# Book recommendations on toddler behavior and parenting?



## Debobu (Jul 10, 2009)

HI

Can anyone recommend books that help with toddler parenting- and give suggestions on how to deal with the typical 2 yr old issues?

Thanks!!


----------



## mamaluvs (Nov 9, 2007)

I really enjoyed Positive Discipline for your Preschooler by Jane Nelson. I read last summer when DD was closer to 3 but it might still work for you. I've read a lot of GD books and enjoyed lots of them but what I usually find is that the philosophy is so hard to apply to young children. Nelson's book is very good at explaining the development of preschoolers, making it easier to understand why they behave the way they do. For me, that helps me have way more patience for DD's behavior. Her "methods" are also more concrete than what I read in other books. For example, most GD books that I've read really emphasize the reasoning with and explaining things and talking part of discipline, which I think is super important, just not so effective when dealing with my 2 or 3 year old. Her reasoning skills just aren't there yet. Sorry for the long post, I tend to ramble...


----------



## nextcommercial (Nov 8, 2005)

I also like that book. http://www.amazon.com/Positive-Discipline-Preschoolers-Years-Raising-Responsible/dp/0307341607

I'm re-reading it right now on my Nook. I had this book in the early 80s, and it was slightly different (and more for preschool teachers) but some parts are exactly the same, which I love.

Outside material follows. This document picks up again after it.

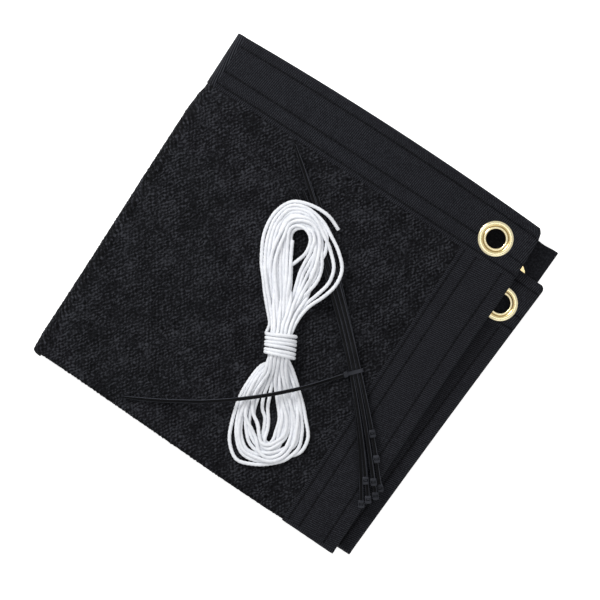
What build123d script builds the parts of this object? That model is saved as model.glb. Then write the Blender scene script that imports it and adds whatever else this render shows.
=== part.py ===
"""Folded wind and privacy screen panel for a court fence, with its tie-up kit.

One square panel of black knitted cloth is folded twice into a flat packet of four
leaves. Leaf 1 is on top and leaf 4 lies on the ground. Leaves 1-2 and leaves 3-4 are
joined by the front turns. Leaves 1-4 and leaves 2-3 are joined along the left edge by
the outer and inner spine, about which the upper half opens like a book. Webbing is
sewn round two sides of the panel and a brass eyelet is set in its corner on every leaf.
A hank of rope and a bundle of cable ties lie on leaf 1.

Millimetres, +Z up. X runs along the top hem and Y up along the spine.
"""
from build123d import *
from math import atan2, degrees, hypot
import os

# --- cloth, webbing and stack ---
CLOTH = 0.9
WEBBING = 0.7
HEM = CLOTH + 2 * WEBBING
GAP = 0.9
PITCH = HEM + GAP
TURN_R = PITCH / 2
SPINE_R = 1.5 * PITCH
EDGE_WALL = 1.0
TOP_HEM_W = 38.0
SIDE_HEM_W = 39.5

# --- plan of the packet ---
SPINE_X = -115.5
SPINE_CLEAR = 0.3
FRONT_LEFT_Y = -119.6
OUTER_TOP_Y = 124.9
INNER_TOP_Y = 86.0

# --- brass eyelets, half inch hole ---
EYE_R = 6.35
EYE_NECK_R = 7.1
EYE_FLANGE_R = 11.8
EYE_RECESS = 0.5
EYE_PROUD = 0.5
RIM_DROP = 0.5
GROOVE_R = 8.3
BEAD_R = 7.4
BEAD_DROP = 0.05
LIP_DROP = 0.7
CURL_R = 8.2
CURL_H = 0.3
WASHER_R = 11.6
WASHER_T = 0.5
SEAT_REACH = 2.0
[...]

I love how they mention things that kids at that age actually say, like "wanna see my underpants?" I have a house full of three year olds and have been working with them since 1982, and they've always said that to me. What on earth did kids say before Underoos were invented?

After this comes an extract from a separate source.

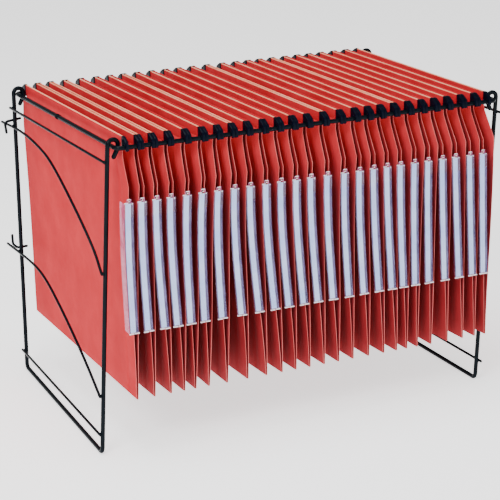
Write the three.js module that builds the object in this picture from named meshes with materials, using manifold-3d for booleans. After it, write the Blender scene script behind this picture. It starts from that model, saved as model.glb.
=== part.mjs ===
// Hanging file rack: a closed wire loop carried by two wire end frames, with a run of linked lateral
// file pockets whose hangers hook over the two long rails.
// Millimetres, +Z up. X runs along the rails, and Y from the front rail to the back rail.
// While it is being built, X = 0 is the left short bar, Y = 0 the front rail and Z = 0 the floor;
// the last lines move the origin to the bottom centre of the whole rack.
import * as THREE from "three";
import { mergeVertices } from "three/addons/utils/BufferGeometryUtils.js";
import Module from "manifold-3d";

const wasm = await Module();
wasm.setup();

// ---- Driving dimensions ----

const RAIL_GAP = 330; // between the axes of the two long rails, the lateral file standard
const LOOP_LENGTH = 507; // between the axes of the two short bars
const RAIL_Z = 369; // height of the loop's wire axis
const LOOP_CORNER = 8; // bend radius at the loop's four corners
const HEAVY = 2.7; // radius of the heavy wire
const THIN = 1.7; // radius of the thin wire
const GAP = 0.3; // left between pieces that touch

// End frames: a U of heavy wire whose two ends are bent into crooks around a short bar.
const POST_INSET = 9.5; // from a rail's axis to the post beside it
const CROOK_RADIUS = 6.3; // the crook's arch, and the post's distance outside the short bar
const ARCH_Z = RAIL_Z + 2.4;
const CROOK_TOP = ARCH_Z + CROOK_RADIUS;
const TAIL_BEND_Z = RAIL_Z - 2;
const TAIL_TIP = { inward: 1.5, z: RAIL_Z - 11.5 };
const FOOT_BEND = 6; // bend radius between a post and the bottom bar
const WELD_SINK = 0.4; // how far a welded cross wire sinks into the posts
const CROSS_WIRE_HEIGHTS = [26, 352.4];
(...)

http://www.amazon.com/Kids-Are-Worth-Giving-Discipline/dp/0060014318/ref=sr_1_1?s=books&ie=UTF8&qid=1296507808&sr=1-1 I was also going to see if they have anything from Barbara Coloroso for Nook. "Kids are Worth it" looks really good.


----------



## caenach (Jun 21, 2008)

I think, so far, "Playful Parenting" by Lawrence Cohen (http://www.amazon.com/Playful-Parenting-Lawrence-J-Cohen/dp/0345442865/ref=sr_1_1?ie=UTF8&qid=1296509886&sr=8-1) has been the most helpful. I think of it often in situations with my almost-2.5-year-old, and whenever I begin to feel frustrated or out-of-sorts with our parenting situation, I am reminded to try some of the techniques in the book.

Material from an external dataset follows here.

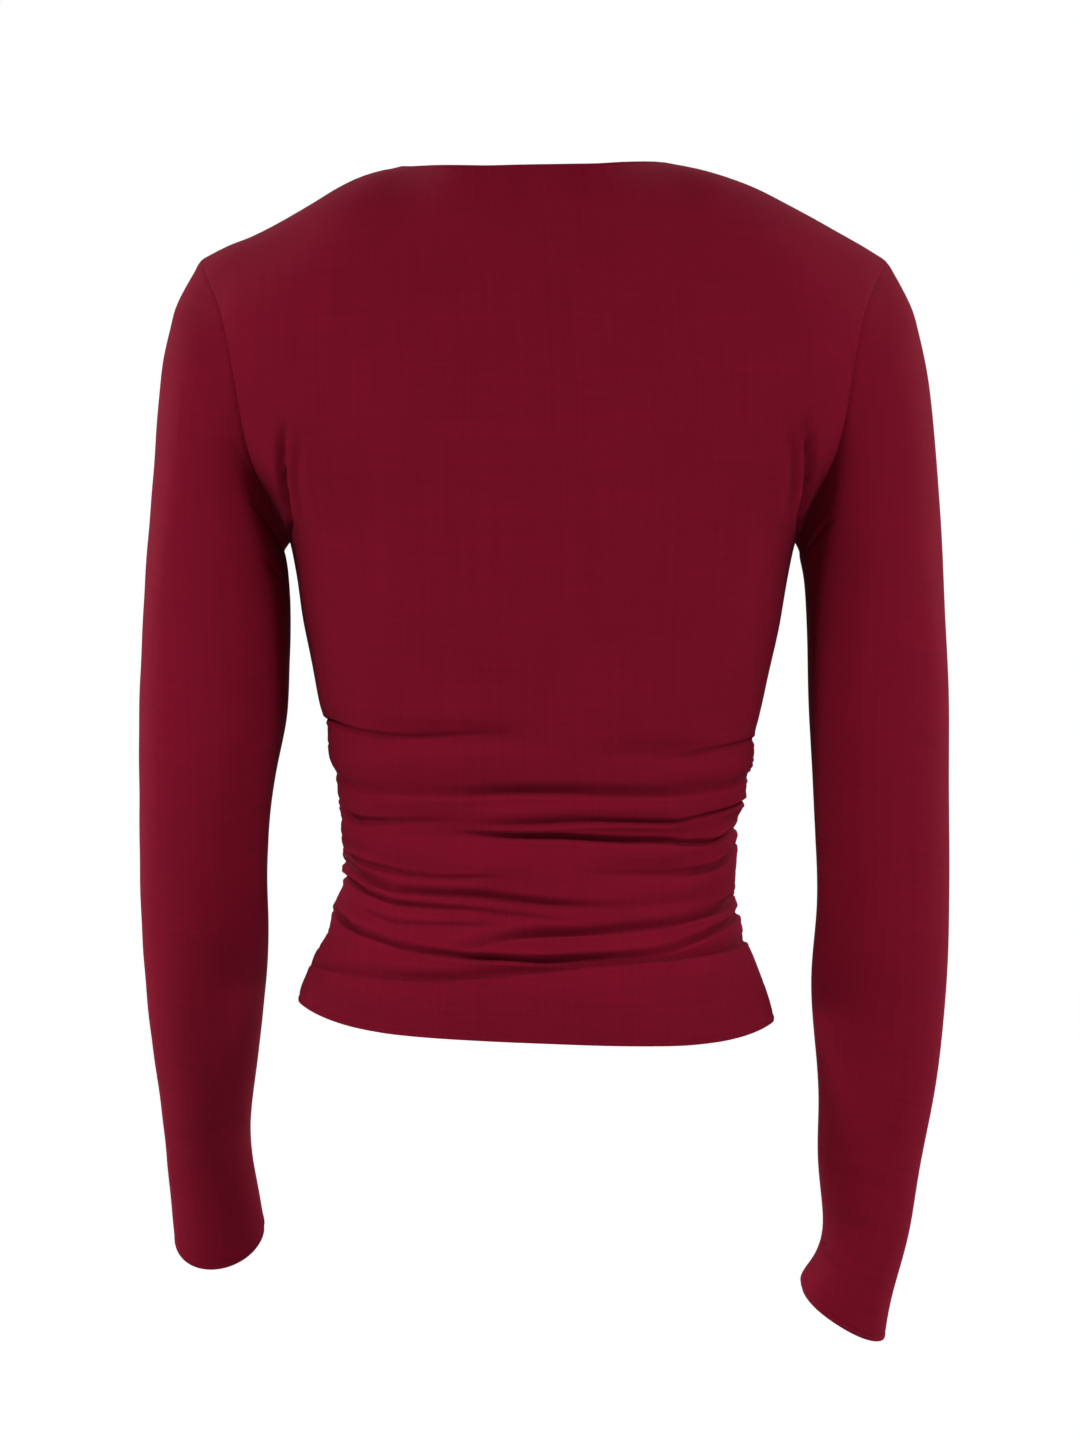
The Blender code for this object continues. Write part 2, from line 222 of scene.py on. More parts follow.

I'm just now starting to find "How to Talk so Kids Will Listen..." to be increasingly helpful, as DD becomes more verbal. http://www.amazon.com/How-Talk-Kids-Will-Listen/dp/0380811960/ref=sr_1_1?s=books&ie=UTF8&qid=1296509924&sr=1-1

Those are my favorites so far!


----------



## ssh (Aug 12, 2007)

I really liked Raising Your Spirited Child by Mary Kurcinka ( http://www.amazon.com/Raising-Your-Spirited-Child-Rev/dp/0060739665/ref=sr_1_2?ie=UTF8&qid=1296515754&sr=8-2 ) and her Kids Parents and Power Struggles ( http://www.amazon.com/Kids-Parents-Power-Struggles-Lifetime/dp/0060930438/ref=sr_1_1?ie=UTF8&qid=1296515754&sr=8-1 0 ). Both books focus on the role temperament plays in misbehavior and how understanding your child better can help prevent it or help you deal with it when it does happen. The power struggle book also suggests focusing on the emotions behind the behavior and dealing with the underlying cause of misbehavior instead of reacting to just the behavior.


----------



## Debobu (Jul 10, 2009)

Thanks for all the recommendations!!!!


----------